Op-Ed: Courts needed major makeover

By Rep. Ken Weyler
Published in USA Today – December 6, 2011 

Over the past three decades, New Hampshire‘s court system had become outdated and inefficient. Complaints about underfunding the courts ignored the reality that the system needed a major makeover.

First, some history:New Hampshirehas traditionally had three levels of courts, supreme, superior and district, plus a minor role for a probate court. The 1990s saw the addition of a family court, which was added a few counties at a time. Our population is 1.3 million people in 10 counties. Each county had a superior court, with an extra one in our largest county. There were 29 district courts, a leftover from horse and buggy days. Many of these courts were only part-time for the judge but were fully staffed five days a week.

Before 1984, courts other than the supreme court were funded by fines and fees, which that year amounted to $17 million. Eleven years later, the legislature discovered that the cost of the courts to the general fund had increased by almost 300%, while fines and fees had only increased about 20%. Legislators had left it to the court system to adjust fines to keep up with expenses, but the court system did nothing. That was changed.

Relations between legislators and the courts continued to deteriorate. The chief justice of the supreme court was impeached by the New Hampshire House in 2000 on another matter. The state Senate did not convict. Accusations that activist judges had improperly meddled in education policy further soured relations between the two branches. For their part, the courts felt as if they were being mistreated in the budget process.

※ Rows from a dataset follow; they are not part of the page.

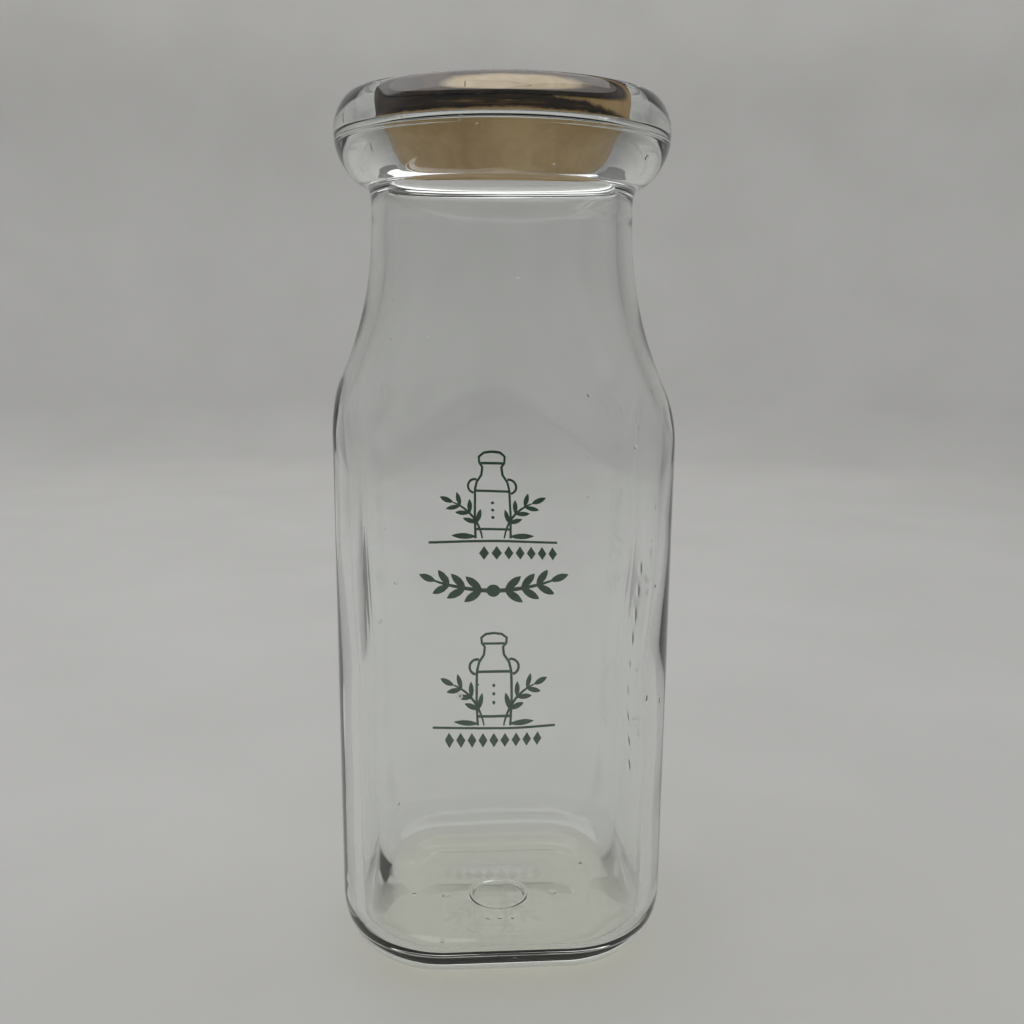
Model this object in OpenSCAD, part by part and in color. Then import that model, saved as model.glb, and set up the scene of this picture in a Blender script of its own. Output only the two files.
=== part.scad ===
// Square-bodied half-pint glass milk bottle with a plug cap.
// The bottle stands on z = 0, centred on the Z axis. The printed panel faces +Y.

/* [Body] */
// Width across the flats where the heel curve ends
heel_w = 56; // [52:0.5:60]
// Radius of the body's upright corners
corner_r = 18; // [14:0.5:21]
// Radius of the curve between the walls and the base
heel_r = 11.5; // [8:0.5:13]
// How far each panel leans outwards on its way up, in degrees
panel_lean = 0.4; // [0:0.1:0.8]
// Thickness of the glass in the walls
wall_t = 2.5; // [2:0.1:3.2]
// Thickness of the glass floor
floor_t = 7; // [5:0.5:8]
// Radius of the curve inside, between the walls and the floor
heel_in_r = 4.6; // [4:0.2:8]
// Depth of the hollow under the base
push_up = 0.8; // [0.6:0.1:1.6]

/* [Shoulder and neck] */
// Overall height to the top of the rim
bottle_h = 147; // [144:1:152]
// Outside radius of the neck
neck_r = 22.15; // [21:0.05:23]
// Height at which the shoulder runs into the neck
shoulder_top = 127; // [124:1:129]
// Radius of the hollow curve under the neck
flare_r = 65; // [55:1:75]
// Radius of the full curve at the top of the body
shoulder_r = 46; // [40:1:55]

/* [Rim] */
// Largest radius of the rim
rim_r = 28.3; // [27.8:0.1:28.4]
// Radius of the rim at its mould seam
seam_r = 28.1; // [27.6:0.1:28.2]
// Outside radius of the flat top of the rim
rim_top_r = 25.3; // [25.2:0.1:26.2]
// Height of the widest part of the rim
rim_wide_z = 141.4; // [141:0.2:143]
// Height of the mould seam
seam_z = 139.4; // [139:0.2:140.2]
// Height of the bottom of the rim
rim_low_z = 132.6; // [132:0.2:134]
// Radius of the bore in the mouth
mouth_r = 24.3; // [23.8:0.1:24.4]
// Depth of the cap's seat below the top
seat_depth = 5.7; // [5:0.1:6.4]
// Inside radius of the seat ledge
ledge_r = 20.2; // [19.8:0.1:20.6]

/* [Cap] */
// Radius of the cap, which lies loose on its ledge
cap_r = 21.2; // [20.8:0.1:23]
// Thickness of the cap's board
board_t = 2.1; // [1.2:0.1:2.6]
// Thickness of the printed top paper
paper_t = 0.4; // [0.2:0.05:0.5]
// Width of the pull tab
tab_w = 13; // [10:1:16]
// Length of the pull tab
tab_len = 17; // [14:1:20]
// Cut between the pull tab and the paper around it
tab_cut = 0.2; // [0.1:0.05:0.3]

/* [Print] */
// Thickness of the fired enamel
print_t = 0.1; // [0.05:0.05:0.2]
// Width of the enamel's lines
line_w = 0.5; // [0.35:0.05:0.7]
// Width of the two ruled lines
rule_w = 26.8; // [22:0.2:28]
// How far the artwork sits to the right of the panel's middle
print_right = 0.45; // [0:0.05:1]

/* [Hidden] */
$fn = 96;

glass = [0.82, 0.88, 0.86, 0.35];
enamel = [0.06, 0.33, 0.19];
kraft = [0.72, 0.58, 0.40];
cream = [0.90, 0.86, 0.76];

over = 1; // how far a cutting shape runs past what it cuts
core = heel_w / 2 - corner_r; // half the distance between the corner axes
lean = tan(panel_lean);
seat_z = bottle_h - seat_depth;
panel_w = heel_w / 2 + lean * (shoulder_top - heel_r);
wide_r = (panel_w - corner_r) * sqrt(2) + corner_r + over; // clears the body's corners

// Points round an arc from angle a0 to angle a1
function arc(cx, cy, r, a0, a1, n) =
    [for (i = [0:n]) let (a = a0 + (a1 - a0) * i / n) [cx + r * cos(a), cy + r * sin(a)]];

// A quarter of a squared-off ellipse from [x0, y0], where it runs upright, to [x1, y1], where it lies flat
function bulge(x0, y0, x1, y1, power, n) =
    [for (i = [0:n]) let (a = 90 * i / n)
        [x1 + (x0 - x1) * pow(cos(a), 2 / power), y0 + (y1 - y0) * pow(sin(a), 2 / power)]];

function reversed(p) = [for (i = [len(p) - 1:-1:0]) p[i]];

// Shoulder from the neck down to the body's widest radius, moved inwards by t
turn = acos(1 - (wide_r - neck_r) / (flare_r + shoulder_r));
shoulder_steps = 9;
flare_low_z = shoulder_top - flare_r * sin(turn);
flare_low_x = neck_r + flare_r * (1 - cos(turn));
body_top_z = flare_low_z - shoulder_r * sin(turn);
function shoulder(t) = concat(
    arc(neck_r + flare_r, shoulder_top, flare_r + t, 180, 180 + turn, shoulder_steps),
    reversed(arc(wide_r - shoulder_r, body_top_z, shoulder_r - t, 0, turn, shoulder_steps))
);

// Outside of the wall, from the middle of the base up, measured from a corner's axis and moved inwards by t
function wall_line(t, r, z0) = concat(
    [[0, z0]],
    arc(heel_w / 2 - core - t - r, z0 + r, r, -90, 0, 8),
    [[heel_w / 2 - core - t + lean * (bottle_h + over - heel_r), bottle_h + over], [0, bottle_h + over]]
);

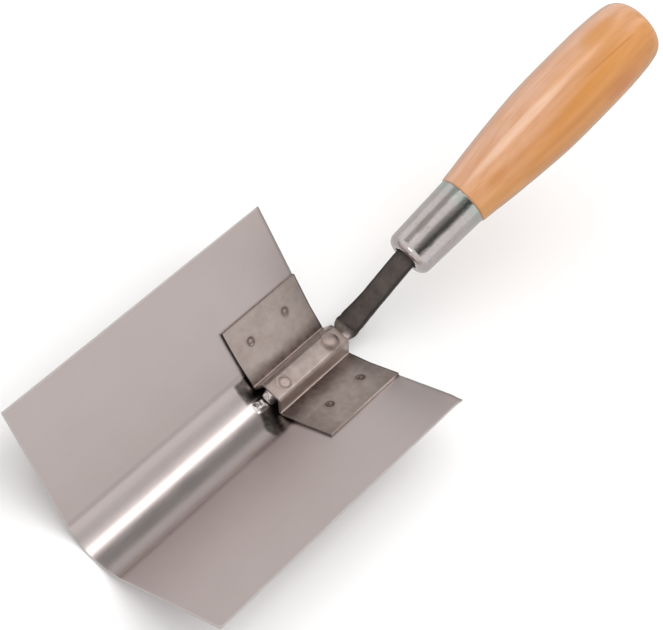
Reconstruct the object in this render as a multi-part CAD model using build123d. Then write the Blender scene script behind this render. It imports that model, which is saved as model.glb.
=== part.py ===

Things began to change for the better when a new chief justice of the supreme court, which has jurisdiction over the lower courts, set up a reform committee that was headed by a business consultant and included a prominent legislator. Real reforms were made with the cooperation and support of the legislative and judicial branches. The major reform was creating a new trial court that combined the functions of district, family and probate courts, eliminating several judgeships. Many other positions were eliminated by changing administrative staff assignments, shifting to part-time staff and e-filing court documents. We are only in the first year of this reform, and a second year will complete it.